究極のツーリング写真 touring-photography.com 読者の皆さま、早起きは得意ですか?今の季節、早朝はまだ寒いので、早く起きてバイクに乗るのは厳しいですが、暖かくなったら早起きして早朝のツーリングを楽しんでみませんか?ここで言う早起きとは撮影に適したスポットに着く頃に日の出になるよう、という意味なので出発は自ずと深夜ですが。
今回は初級ツーリング写真の解説として、写真のデザインやら比率やら露出やら意図やら表現やら…なにやら難しく感じてしまう話は抜きにして、シンプルな背景に被写体があるだけの写真なら誰でも簡単に良い写真が撮れますよ!という話です。
当ブログでは何度も写真におけるフレーミング、構図、被写体に寄る、デザインする、露出、ホワイトバランスなど重要なことを解説してきました。しかし知識だけ脳に記憶させても、明日からそれが出来るか?というと、そうもいかないのが現実です。
写真が上達するということは知識も重要ですがそれだけではなく、目を養う、足で構図を作る、「こんな時はこうしてやろう」という引き出しの在庫数、豊かな発想力など、すぐには身に付かない要素がたくさんあります。挑戦して失敗し、惜しいのが撮れたり、まあまあ成功したりを繰り返し、たくさん撮って写真を楽しみ、年単位で継続してはじめてモノになっていくものです。
一朝一夕には成就しないのですね。
しかし、いつまでもイマイチだなぁ、と思う写真ばかりでは楽しさを失ってしまうので、やさしいシーンで良い写真を撮ってみましょう。

こちらの作例をご覧ください。早朝の海岸でのシーン。日の出前のマジックアワーです。美しい背景に被写体が1つあるだけのシンプルな構図です。フレーミングや被写体の存在感の調整(配置、大きさ、ボケ具合など)、デザインなどは深く考える必要がありません。構図という意味ではとても簡単です。
強いてあげれば被写体に海と砂浜の境界である「線」が貫通しないよう、ローアングルにしたこと。それと意図的に露出をアンダーにしてローキーな写真(暗い写真)に仕上げた事くらいです。
モデルのポージングについてはインターバルタイマーで何枚かバリエーションを撮影して、後で良いものを選別しましょう。あくまで演出の話ですが、この場合は「太平洋に想いを馳せるライダー、太陽のぬくもりを待つ」みたいな設定です。
こういったシンプルな背景となりえる撮影地は探せば海岸以外にも結構あります。開けた場所がなければ広角レンズにこだわらず50mmレンズで撮ってみましょう。もし後ろに下がれるスペースがあるなら望遠レンズを使うと、さらにシンプルな背景が作りやすいですよ。

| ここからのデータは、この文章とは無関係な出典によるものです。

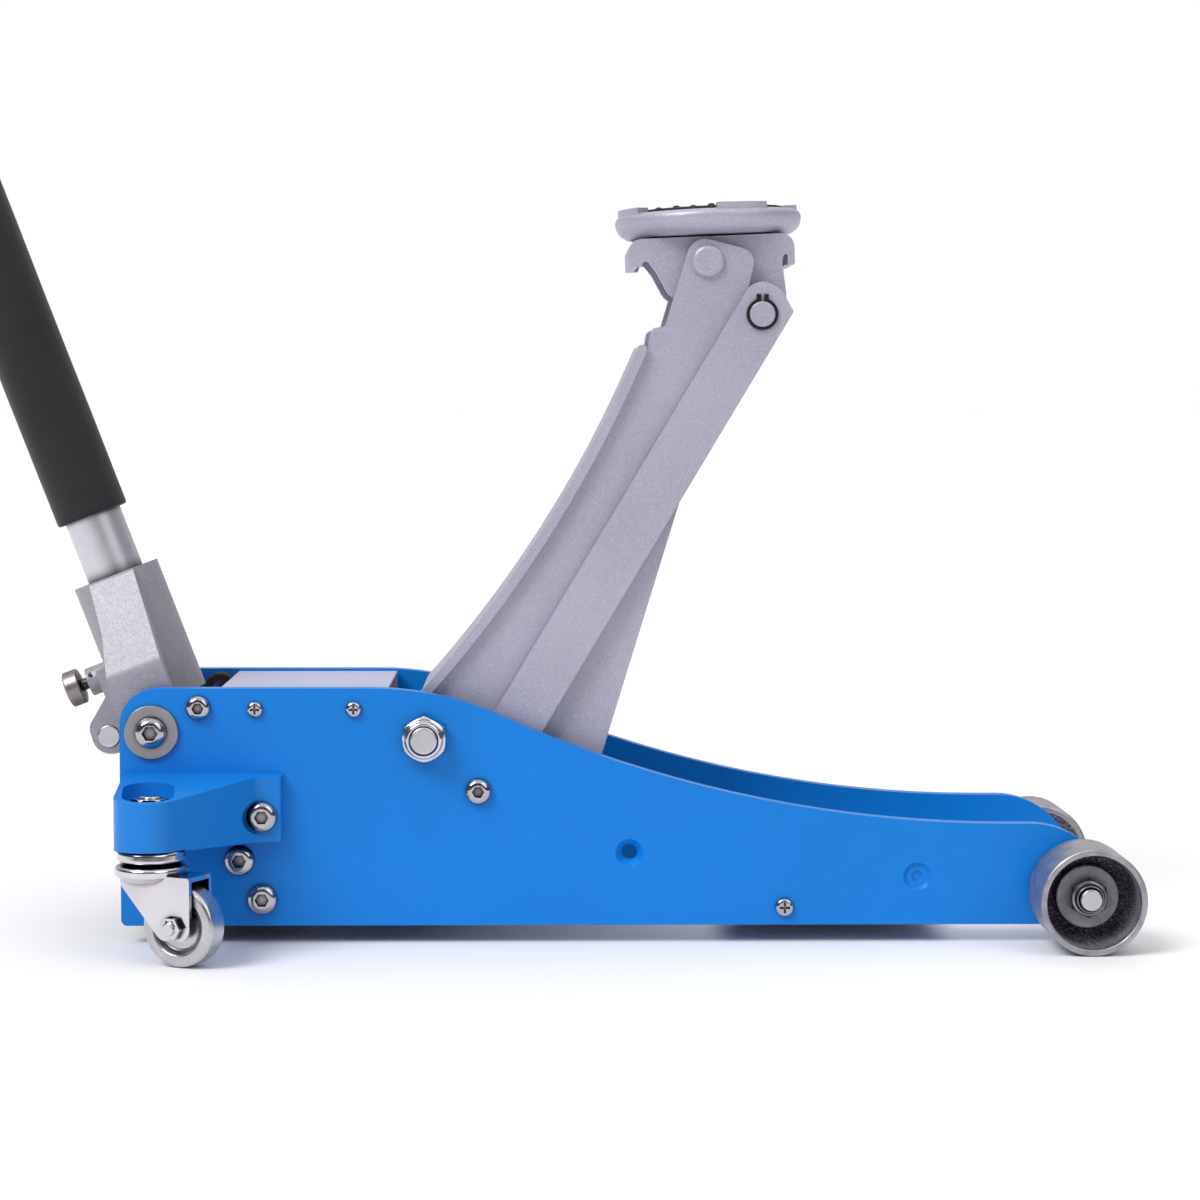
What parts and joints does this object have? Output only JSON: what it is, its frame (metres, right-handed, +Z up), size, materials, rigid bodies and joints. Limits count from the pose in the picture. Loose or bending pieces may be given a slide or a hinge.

注意点は1つだけ。とにかく余計な物は入れない事。柵、ガードレール、電線、落ちているゴミ、遠くに飛んでいるカラスなど。余計な物を画面に入れないのは写真の基本中のキホンですが、シンプルな背景の写真ほど、こういった余計な物は目立って感じるものです。
以前に複数の被写体を画面に入れる場合は、撮影者であるあなたは映画監督のように、それぞれに役割を与え存在感を調整すると、画面内での意図、表現が明確になり傑作になりえますよ、という解説をしました。しかし、これはとても難しくて上級者向けの話です。
やたら要素が多くてゴチャゴチャした撮影シーン、存在感のある被写体が2つも3つもあるような場所は、構図を作る作業量も膨大で技術だけでなくスタミナも要求されるものです。初心者の人がこういったシーンばかりで撮っていると、いつまでも良い写真が撮れず負のスパイラルに陥ります。
ぜひ一度、シンプルな背景だけを探して、そこに1つの被写体(バイク)を入れて撮ってみてください。きっと素敵な写真になりますよ。